The timeline of events adds another layer of complexity. Intraday market charts show a distinct inflection point in the early afternoon, where equity futures reversed their morning losses and began a steady climb. This pivot coincided almost to the minute with initial wire reports suggesting a diplomatic de-escalation of brewing conflict in the Middle East. The lockstep movement suggests that algorithmic trading systems and human traders alike were processing this news as a material reduction in short-term tail risk, providing a catalyst for a shift in market posture.
The Geopolitical Variable: Gauging Market Sensitivity to Mideast News
To verify the impact of geopolitical news, one must look beyond equities to asset classes that serve as traditional barometers of global tension. The reaction here was textbook. Crude oil benchmarks, including West Texas Intermediate and Brent, immediately pared earlier gains, falling from session highs as the perceived threat to supply routes and production facilities diminished. Gold, the archetypal safe-haven asset, followed a similar trajectory, retreating from its peak as demand for portfolio insurance eased.
Perhaps the most telling indicator was the movement in the CBOE Volatility Index (VIX). Often referred to as the market's "fear gauge," the VIX had been elevated in preceding sessions, reflecting heightened uncertainty. Following the de-escalation reports, the index dropped sharply, signaling a collective exhale from options traders who began pricing in a lower probability of extreme market swings in the near term. The question, however, is one of duration.
"The market is breathing a sigh of relief, not declaring victory," commented Dr. Anya Sharma, Chief Geopolitical Strategist at Veritas Global Research. "What we observed was the rapid unwinding of a short-term geopolitical risk premium. It's a reaction to the absence of immediate escalation, but it does not necessarily represent a fundamental reassessment of the region's underlying stability. That will take weeks, not hours, to price in."
Beyond the Ticker: Underlying Tech Sector Currents
Yet, to attribute the day's powerful tech rebound solely to a drop in geopolitical anxiety would be to ignore compelling, concurrent factors within the sector itself. Several of the day's top-performing technology stocks had, by many technical measures, entered "oversold" territory during the previous week's sell-off. Their recovery from those levels suggests a degree of technical, mean-reversion trading was already in motion, merely awaiting a permissive macro environment.
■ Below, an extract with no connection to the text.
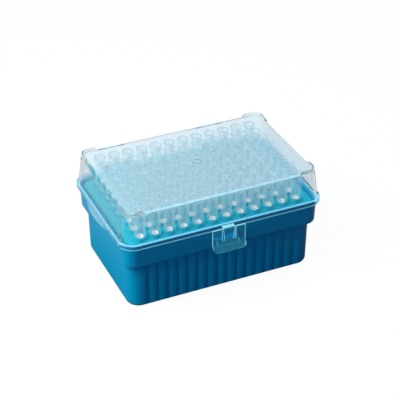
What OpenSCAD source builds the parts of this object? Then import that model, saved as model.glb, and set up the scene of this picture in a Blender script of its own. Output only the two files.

Furthermore, the narrative was not purely technical. The rebound occurred in the context of recent corporate earnings reports where, despite some high-profile misses, forward guidance on key trends like AI infrastructure spending and enterprise software demand remained largely intact. Data on fund flows into and out of technology-focused ETFs during the prior sessions showed a notable slowdown in outflows, suggesting that sellers were becoming exhausted.
"The long-term thesis for many of these companies hasn't changed based on headlines from the Middle East," noted Michael Chen, a portfolio manager at Redwood Creek Capital who focuses on the tech sector. "Investor conviction was tested, and many were waiting for a catalyst—any catalyst—to re-engage. A drop in the VIX and oil prices simply provided the all-clear signal for managers to act on their existing buy lists." This view posits that the geopolitical news acted less as a fundamental driver and more as a psychological trigger, unlocking capital that was already positioned to buy the dip.
The Path Forward: Known Unknowns and Key Data to Watch
This leaves market observers with a central analytical challenge: Were we witnessing two independent positive events—a technical rebound in tech and a separate geopolitical de-escalation—that happened to coincide? Or did the geopolitical relief provide the risk-on license necessary for the pre-existing tech trade to resume with force? The correlation is clear; the causation remains ambiguous. "We need to see if this risk appetite persists through the next inflation print and jobs report before we can draw any firm conclusions," said Elena Petrova, Senior Economist at the Bretton Woods Institute. "A market that rallies on good news is one thing; a market that can withstand challenging data is another."
The path forward will be defined by which narrative gains dominance. Upcoming releases on consumer and producer prices will test the market's conviction that the Federal Reserve can maintain its current policy posture. Weekly jobless claims and forthcoming commentary from central bankers will further shape expectations. For now, the data suggests that a fragile calm on the geopolitical front allowed underlying fundamental and technical arguments for the technology sector to reassert themselves. Whether that partnership holds will be the defining question of the coming sessions.
This article is for informational purposes only and does not constitute investment advice.